People have been showing up on the Anthony property since he was 14 years old. A chance discovery in a local creek bed brought instant fame and a steady stream of visitors when he dug up a 65-million-year-old mosasaur vertebra.

“After that, people started bringing me other stuff, and one thing led to another and it kept going and going and got filled up,” he recalled.

And the Museum of Wonder, located in a small log cabin on the 80-acre Anthony compound, was born. It’s filled with a collection of oddities, sideshow attractions, bones, arrowheads, taxidermied animals and other critters. Anthony’s social media feeds are full of posts heralding “catch of the day,” which can be anything from a poisonous snake to a giant bug or some other weird thing he stumbles upon. Most of that stuff makes it into the museum or is turned into art.
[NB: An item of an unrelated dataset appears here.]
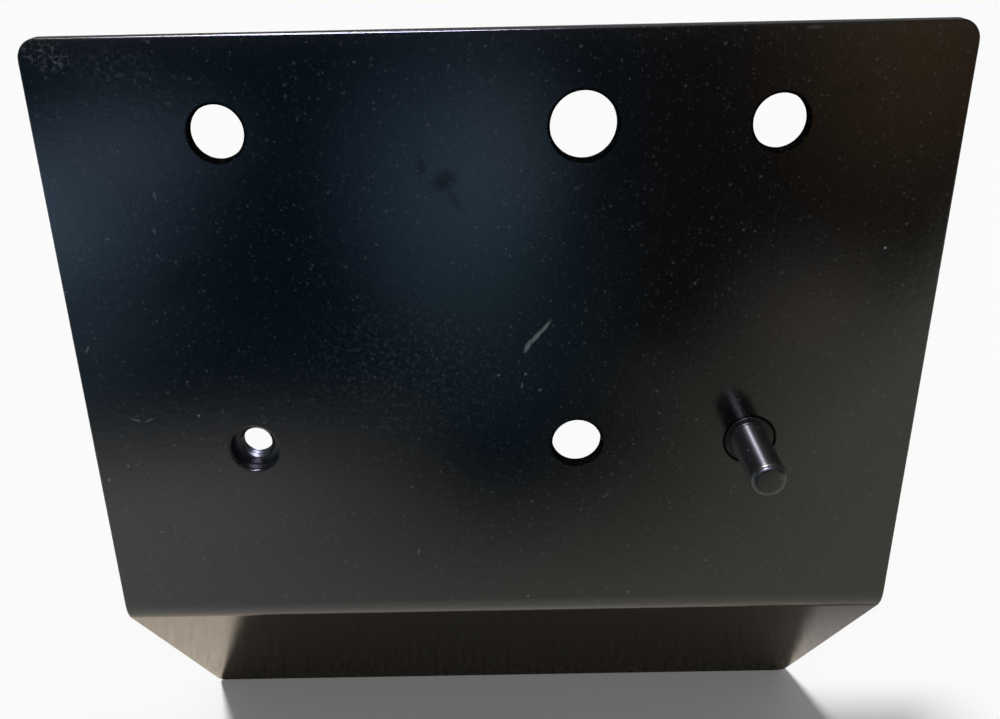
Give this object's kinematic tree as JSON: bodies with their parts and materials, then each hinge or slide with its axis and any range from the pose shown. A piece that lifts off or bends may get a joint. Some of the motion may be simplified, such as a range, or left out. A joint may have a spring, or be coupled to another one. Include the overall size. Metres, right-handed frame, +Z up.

Chasing Butterflies with Butch Anthony from anne kristoff on Vimeo.

The property also consists of the Woods of Wonder (filled with trees that have faces, and with shovels and bicycle parts welded into sculptures), the art-filled hand-made house that took Anthony 25 years to complete, the grounds of the old Doo-Nanny (his yearly folk art festival dubbed “The Burning Man of the South”), a bunch of dogs, a very loud peacock, and his new “going to town car,” a white 1992 Cadillac Brougham that he got from musician Leon Russell.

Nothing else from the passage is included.